On 07/10/2012 11:18 PM, Eric Niebler wrote:
I just committed to the proto-11 codebase a new transform called
_unpack. You use it like this:

   _unpack<f0(Tfx, f1(_)...)>

Where Tfx represents any transform (primitive or otherwise) f0 is any
callable or object type, and f1(_) is an object or callable transform.
The "..." denotes pseudo-pack expansion (although it's really an C-style
vararg ellipsis).
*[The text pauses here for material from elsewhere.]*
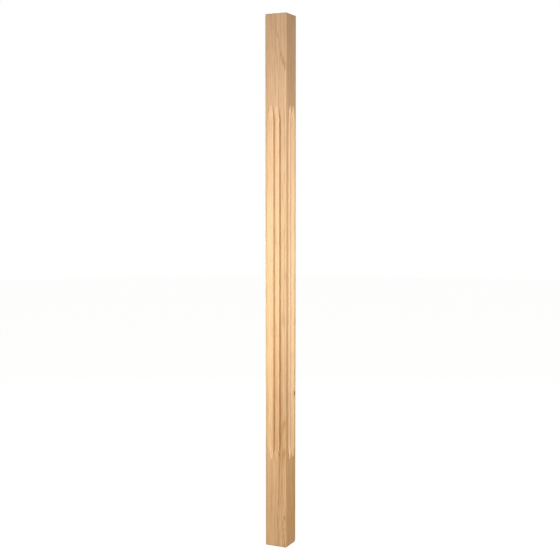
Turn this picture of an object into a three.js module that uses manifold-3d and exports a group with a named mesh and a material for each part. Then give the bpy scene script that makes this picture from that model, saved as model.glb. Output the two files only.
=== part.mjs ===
// A square softwood stair spindle. Its two ends are left plain, where it stands in the base rail
// and the handrail. Between them each of the four sides has a pair of stopped flutes side by side,
// with a rounded ridge between the two that stands lower than the side. Every flute ends in a point
// where the round cutter head was lifted out of the wood.
// Millimetres, +Z up. The origin is the middle of the bottom end, and the front is the -Y side.
import * as THREE from 'three';
import { mergeVertices } from 'three/addons/utils/BufferGeometryUtils.js';
import Module from 'manifold-3d';

// Driving dimensions
const spindleLength = 900;
const section = 38.7; // across the flats of the square
const arrisRadius = 1; // the long edges are eased
const bottomPlain = 151; // from the bottom end to the points of the flutes
const topPlain = 149; // from the top end to the points of the flutes
const frontWidth = 12.3; // of a flute in the front or back, measured in the plane of the side
const frontPitch = 10.5; // between the two flutes of such a pair, less than their width
const sideWidth = 13.5; // of a flute in one of the other two sides
const sidePitch = 11.7;
const fluteDepth = 6;
const fluteBottomRadius = 1.2;
const ridgeRadius = 2.6; // of the ridge between the two flutes of a pair
const pairOffset = 2; // of the pairs: on the front and back towards -X, on the others towards +Y
const cutterRadius = 80; // of the cutter head, out to the bottom of the flutes

// Fineness of the round stretches
const arrisSteps = 3;
const bottomSteps = 4;
const ridgeSteps = 4;
const runOutSteps = 9;

const woodColour = 0xe0b384;
const woodRoughness = 0.62;

// How far the cutter stands clear of the side that it cuts
const cutterClearance = 1;

const wasm = await Module();
wasm.setup();

// A closed indexed mesh as a solid that can be joined and cut.
function solidOf(geometry) {
  return new wasm.Manifold(new wasm.Mesh({
    numProp: 3,
    vertProperties: new Float32Array(geometry.getAttribute('position').array),
    triVerts: new Uint32Array(geometry.getIndex().array),
  }));
}

function geometryOf(solid) {
  const { vertProperties, triVerts } = solid.getMesh();
  const geometry = new THREE.BufferGeometry();
  geometry.setAttribute('position', new THREE.BufferAttribute(vertProperties, 3));
  geometry.setIndex(new THREE.BufferAttribute(triVerts, 1));
  return geometry;
}

// The sawn and planed blank: a square with eased corners, as long as the spindle.
function blank() {
  const half = section / 2;
  const inner = half - arrisRadius;
  const square = new THREE.Shape();
  square.absarc(inner, inner, arrisRadius, 0, Math.PI / 2);
  square.absarc(-inner, inner, arrisRadius, Math.PI / 2, Math.PI);
  square.absarc(-inner, -inner, arrisRadius, Math.PI, 1.5 * Math.PI);
  square.absarc(inner, -inner, arrisRadius, 1.5 * Math.PI, 2 * Math.PI);
  const geometry = new THREE.ExtrudeGeometry(square, {
    depth: spindleLength,
    bevelEnabled: false,
    curveSegments: arrisSteps,
  });
  geometry.deleteAttribute('normal');
  geometry.deleteAttribute('uv');
  return solidOf(mergeVertices(geometry));
}

// The cutter's section for a pair of flutes, as points (across the pair, height above the bottom of
// the flutes), from the left top to the right top. Each flute has a round bottom between two
// straight flanks. The outer flank passes through the lip at the full depth and goes straight on
// above it, so that the flute narrows as the cutter is lifted. The inner flanks run into the ridge.
function cutterSection(width, pitch) {
  const lip = new THREE.Vector2(width / 2, fluteDepth - fluteBottomRadius);
  const flankSlope = lip.angle() + Math.asin(fluteBottomRadius / lip.length());
  const flankBase = fluteBottomRadius * (1 - 1 / Math.cos(flankSlope));
  const crossing = flankBase + Math.tan(flankSlope) * pitch / 2;
  const ridgeCentre = crossing - ridgeRadius / Math.cos(flankSlope);
  const rightHalf = [];
  for (let i = 0; i <= ridgeSteps; i++) {
    const turn = flankSlope * i / ridgeSteps;
    const height = ridgeCentre + ridgeRadius * Math.cos(turn);
    rightHalf.push(new THREE.Vector2(ridgeRadius * Math.sin(turn), height));
  }
  for (let i = 0; i <= bottomSteps; i++) {
    const turn = flankSlope * (2 * i / bottomSteps - 1);
    const across = pitch / 2 + fluteBottomRadius * Math.sin(turn);
    rightHalf.push(new THREE.Vector2(across, fluteBottomRadius * (1 - Math.cos(turn))));
  }
  const topAcross = (pitch + width) / 2 + cutterClearance / Math.tan(flankSlope);
  rightHalf.push(new THREE.Vector2(topAcross, fluteDepth + cutterClearance));
  const leftHalf = rightHalf.slice(1).reverse().map(({ x, y }) => new THREE.Vector2(-x, y));
  return [...leftHalf, ...rightHalf];
}

// Where the cutter goes along the flutes: the height of its axis and the turn of its section about
// that axis. It runs straight between the ends and swings out of the wood at each of them.
function cutterStations() {
  const lowestRadius = cutterRadius - fluteDepth;
  const runOut = Math.sqrt(cutterRadius ** 2 - lowestRadius ** 2);
  const outTurn = Math.acos((lowestRadius - cutterClearance) / cutterRadius);
  const stations = [];
  for (let i = runOutSteps; i >= 0; i--) {
    stations.push({ z: bottomPlain + runOut, turn: -outTurn * i / runOutSteps });
  }
  for (let i = 0; i <= runOutSteps; i++) {
    stations.push({ z: spindleLength - topPlain - runOut, turn: outTurn * i / runOutSteps });
  }
  return stations;
}

// The solid that a pair of flutes takes away, in a side whose face is the plane y = -section / 2,
// with the middle of the pair at the given place across it. The section is carried along the
// flutes, and at each end it swings about the cutter's axis, which stands cutterRadius in front of
// the bottom of the flutes.
function pairCutter(width, pitch, middle) {
  const points = cutterSection(width, pitch);
  const stations = cutterStations();
  const axisY = -section / 2 + fluteDepth - cutterRadius;
  const positions = [];
  for (const { z, turn } of stations) {
    for (const point of points) {
      const radius = cutterRadius - point.y;
      positions.push(middle + point.x, axisY + radius * Math.cos(turn), z + radius * Math.sin(turn));
    }
  }
  const indices = [];
  const count = points.length;
  for (let row = 0; row < stations.length - 1; row++) {
    for (let i = 0; i < count; i++) {
      const a = row * count + i;
      const b = row * count + (i + 1) % count;
      indices.push(a, a + count, b, b, a + count, b + count);
    }
  }
  const lastRow = (stations.length - 1) * count;
  for (const [a, b, c] of THREE.ShapeUtils.triangulateShape(points, [])) {
    indices.push(a, b, c);
    indices.push(lastRow + a, lastRow + c, lastRow + b);
  }
  const geometry = new THREE.BufferGeometry();
  geometry.setAttribute('position', new THREE.Float32BufferAttribute(positions, 3));
  geometry.setIndex(indices);
  return solidOf(geometry);
}

const front = pairCutter(frontWidth, frontPitch, -pairOffset);
const back = pairCutter(frontWidth, frontPitch, pairOffset).rotate([0, 0, 180]);
const right = pairCutter(sideWidth, sidePitch, pairOffset).rotate([0, 0, 90]);
const left = pairCutter(sideWidth, sidePitch, -pairOffset).rotate([0, 0, -90]);
const carved = [front, back, right, left].reduce((solid, pair) => solid.subtract(pair), blank());

const wood = new THREE.MeshStandardMaterial({
  color: woodColour,
  roughness: woodRoughness,
  metalness: 0,
  flatShading: true,
});
const spindle = new THREE.Mesh(geometryOf(carved), wood);
spindle.name = 'spindle';

const part = new THREE.Group();
part.add(spindle);
export default part;
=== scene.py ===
"""A square pine stair spindle, upright on a pale floor.

One piece replaces the plain solid: the same square with its pairs of stopped flutes, but with a
fine surface, softened lips and eased ends. Its pine is a solid pattern, worked out from the
distance to the middle of the tree, so that growth rings run on from the faces to the end grain.
"""

import math

import bpy
import numpy as np
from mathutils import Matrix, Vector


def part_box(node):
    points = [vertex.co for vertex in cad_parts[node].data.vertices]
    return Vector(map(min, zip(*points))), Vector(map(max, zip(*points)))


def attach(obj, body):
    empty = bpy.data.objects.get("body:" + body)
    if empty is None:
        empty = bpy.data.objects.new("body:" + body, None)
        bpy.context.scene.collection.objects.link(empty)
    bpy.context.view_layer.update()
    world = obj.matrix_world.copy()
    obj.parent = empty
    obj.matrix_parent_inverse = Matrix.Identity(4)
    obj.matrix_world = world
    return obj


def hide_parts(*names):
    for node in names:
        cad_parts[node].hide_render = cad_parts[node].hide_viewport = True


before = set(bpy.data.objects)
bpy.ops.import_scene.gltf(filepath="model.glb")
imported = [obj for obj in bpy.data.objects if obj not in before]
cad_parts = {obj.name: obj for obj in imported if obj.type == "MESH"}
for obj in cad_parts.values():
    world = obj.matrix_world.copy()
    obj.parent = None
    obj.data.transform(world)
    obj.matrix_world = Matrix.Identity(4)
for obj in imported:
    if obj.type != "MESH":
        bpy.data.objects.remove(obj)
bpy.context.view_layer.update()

MM = 0.001

# The square comes from the frame, and the flutes have the sizes that the solid has
LOW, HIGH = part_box("spindle")
LENGTH = HIGH.z - LOW.z
HALF = (HIGH.x - LOW.x) / 2
ARRIS_RADIUS = 1.0 * MM
BOTTOM_PLAIN = 151 * MM
TOP_PLAIN = 149 * MM
FRONT_WIDTH = 12.3 * MM
FRONT_PITCH = 10.5 * MM
SIDE_WIDTH = 13.5 * MM
SIDE_PITCH = 11.7 * MM
FLUTE_DEPTH = 6.0 * MM
FLUTE_BOTTOM_RADIUS = 1.2 * MM
RIDGE_RADIUS = 2.6 * MM
PAIR_OFFSET = 2.0 * MM
CUTTER_RADIUS = 80 * MM

# Softness that the solid leaves out
LIP_SOFTNESS = 0.5 * MM
END_EASE = 0.25 * MM

# The bruise on the lower end of the right-hand back arris. Its roughness is a wave, with the
# lengths up and across over which the wave turns by a radian.
BRUISE_REACH = 2.2 * MM
BRUISE_HEIGHT = 6.0 * MM
BRUISE_WAVE = 0.25 * MM
BRUISE_WAVE_UP = 0.9 * MM
BRUISE_WAVE_ACROSS = 0.7 * MM

# Rows of the surface up each half of the spindle: close together near its end, as far as
# NEAR_END, and again from a little short of the flutes' points to just past where the flutes
# reach their full depth
NEAR_END = 8 * MM
SHORT_OF_POINTS = 1.5 * MM
PAST_POINTS = 32 * MM
NEAR_END_ROWS = 13
PLAIN_ROWS = 7
RUN_OUT_ROWS = 65
STRAIGHT_ROWS = 11

# Columns of the surface: on the two margins of each side, over its pair of flutes and a little of
# the flat on either side of them, and round each arris
BESIDE_FLUTES = 0.9 * MM
LEFT_COLUMNS = 4
FLUTE_COLUMNS = 102
RIGHT_COLUMNS = 6
ARRIS_COLUMNS = 6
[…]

The semantics are to replace "f1(_)..." with
"f1(_child<0>), f1(_child<1>), etc.".

With this, the _default transform is trivially implemented like this:

struct _default
   : proto::or_<
         proto::when<proto::terminal<_>, proto::_value>
       , proto::otherwise<
             proto::_unpack<eval(proto::tag_of<_>(), _default(_)...)>
         >
     >
{};

...where eval is:

struct eval
{
     template<typename E0, typename E1>
     auto operator()(proto::tag::plus, E0&&  e0, E1&&  e1) const
     BOOST_PROTO_AUTO_RETURN(
         static_cast<E0&&>(e0) + static_cast<E1&&>(e1)
     )

     template<typename E0, typename E1>
     auto operator()(proto::tag::multiplies, E0&&  e0, E1&&  e1) const
     BOOST_PROTO_AUTO_RETURN(
         static_cast<E0&&>(e0) * static_cast<E1&&>(e1)
     )

     // Other overloads...
};

The _unpack transform is pretty general, allowing a lot of variation
within the pack expansion pattern. There can be any number of Tfx
transforms, and the wildcard can be arbitrarily nested. So these are all ok:

   // just call f0 with all the children
   _unpack<f0(_...)>

   // some more transforms first
   _unpack<f0(Tfx0, Tfx1, Tfx2, f1(_)...)>

   // and nest the wildcard deeply, too
   _unpack<f0(Tfx0, Tfx1, Tfx2, f1(f2(f3(_)))...)>

I'm still playing around with it, but it seems quite powerful. Thoughts?
Would there be interest in having this for Proto-current? Should I
rename it to _expand, since I'm modelling C++11 pack expansion?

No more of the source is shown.